Julia reported to her OSS colleagues. As usual, they traded bits of gossip about mutual friends before moving straight to politics. The news on both fronts was distressing.

A number of journalists they had known well during the war had seen their careers come to an abrupt halt. Ed Snow, who had written favorably of Mao, had come under suspicion, been questioned by the FBI, and asked to disclose the full extent of his Communist activities. While he had not been subpoenaed, the Washington whispering gallery had him as good as tried and guilty. After he quit the conservative
Saturday Evening Post
over a disagreement with his editors, Snow found that all opportunities for work had suddenly evaporated. Jane heard he had moved to Switzerland. To avoid being similarly blacklisted, Teddy White, who had by then broken with Henry Luce and
Time
, had moved to Paris and was playing it safe, avoiding anything related to China and churning out upbeat stories about America's efforts to rebuild Europe through the Marshall Plan. His book
Thunder Out of China
had been a huge best seller in 1946, but with the country now in the fevered grip of McCarthyism, he was under a cloud of suspicion and being monitored by the FBI.
“I hate only a very few people,”
Julia raged in a letter to a friend. “One being Madame Brassart, head of Cordon Bleu, who is a
nasty, mean woman; McCarthy, whom I don't know; and Old Guard Republicans, whom I see as little as possible.”

That's when the stories about the book burning began. Both Ed Snow and Teddy White were on McCarthy's target list. They were blacklisted authors whose works had to be expelled from the USIS libraries.
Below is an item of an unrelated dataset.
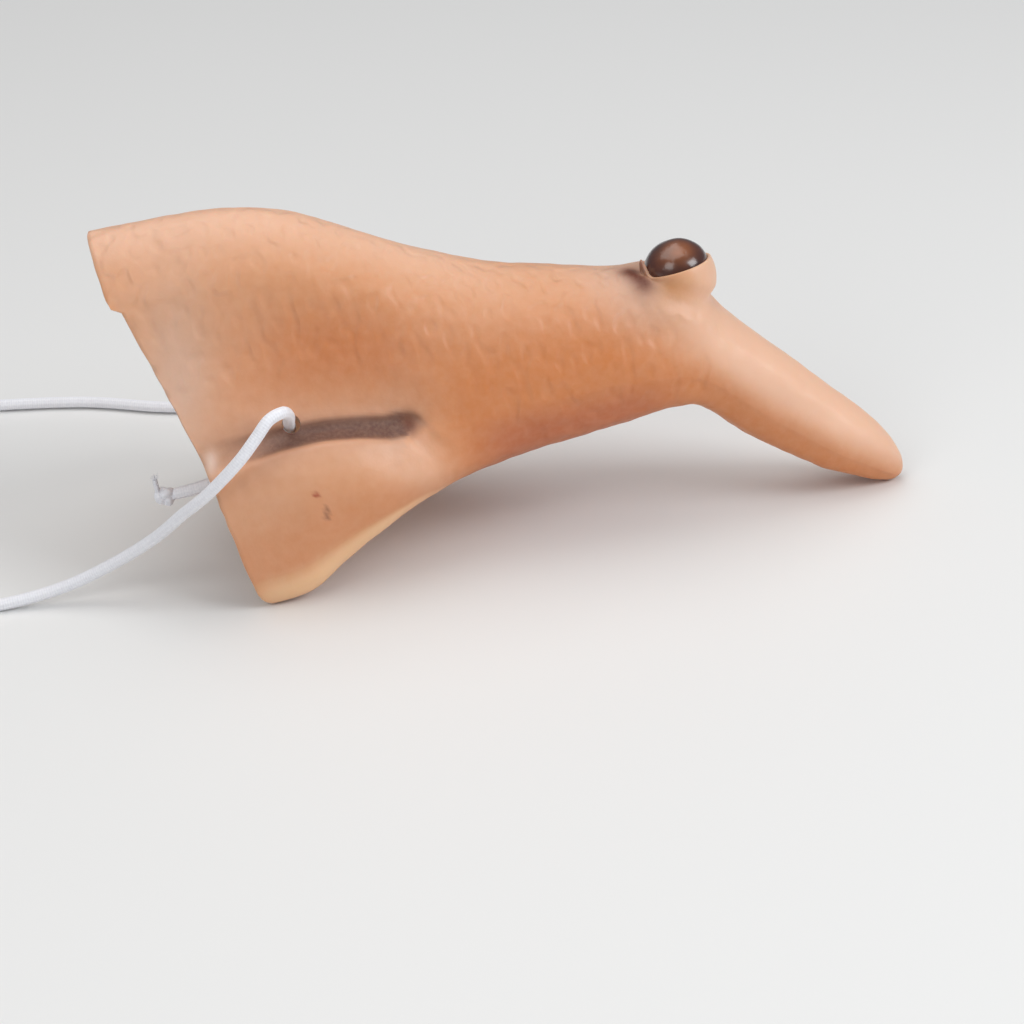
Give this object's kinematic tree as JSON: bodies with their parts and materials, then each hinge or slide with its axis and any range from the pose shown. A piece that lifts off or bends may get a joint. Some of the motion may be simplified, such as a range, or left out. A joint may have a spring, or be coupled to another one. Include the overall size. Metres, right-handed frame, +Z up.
{
  "type": "fancy dress nose",
  "caption": "Hollow moulded long hooked nose with a wart on its bend, a glossy cap on the wart and an elastic head cord knotted through a hole in each wing.",
  "frame": {"origin": "on the table under the middle of the nose, as it rests on its tip and its two wing corners", "axes": "+X from the rim towards the tip, +Y across the nose, +Z up from the table"},
  "size_m": [0.2209, 0.0869, 0.0596],
  "materials": {
    "latex_skin": "satin moulded latex, peach with browner hollows",
    "wart_gloss": "dark brown, glossy",
    "white_elastic": "braided round elastic, white"
  },
  "bodies": {
    "root": {"nose_shell": "latex_skin", "wart_cap": "wart_gloss", "elastic_cord": "white_elastic", "cord_knot_near": "white_elastic", "cord_knot_far": "white_elastic"}
  },
  "joints": []
}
In March, McCarthy's two investigators, Roy Cohn and David Schine, descended unannounced on the Paris embassy.
“These two men are young lawyers—about 26—typical Fascist bully-boy types, v. reminiscent to one chap here of Hitler's Gestapo agents—filled w/the euphoria of 2nd-hand power and riding roughshod over everybody,”
Paul wrote Charles.

It seems clear that they came not so much to investigate as to make it appear to their constituents and followers in the States that they were in Europe collecting on-the-spot facts. The three concepts which they brought with them—and which they are out to make the public believe—are: (1) USIS is following a pro-Communist line, as proved by either titles or authors of books in our libraries. (2) USIS is wasting the taxpayer's money by featherbedding, duplication of effort & empire building. (3) The personnel of USIS & other agencies abroad is riddled by people who are security risks, either because they are followers of the Party line, or because they are sex perverts.

The next day, after a rude interview with the ambassador in their hotel bedroom, during which they forked scrambled eggs and made idle accusations, they abruptly took off for Bonn. The upshot, as far as Paul could tell, was
“25 minutes of insolence, unproven charges, and threats to embassy officials, men who were older, wiser, more experienced, and certainly more devoted to the interests of the United States than they were.”
Apparently, more such visits were to be expected.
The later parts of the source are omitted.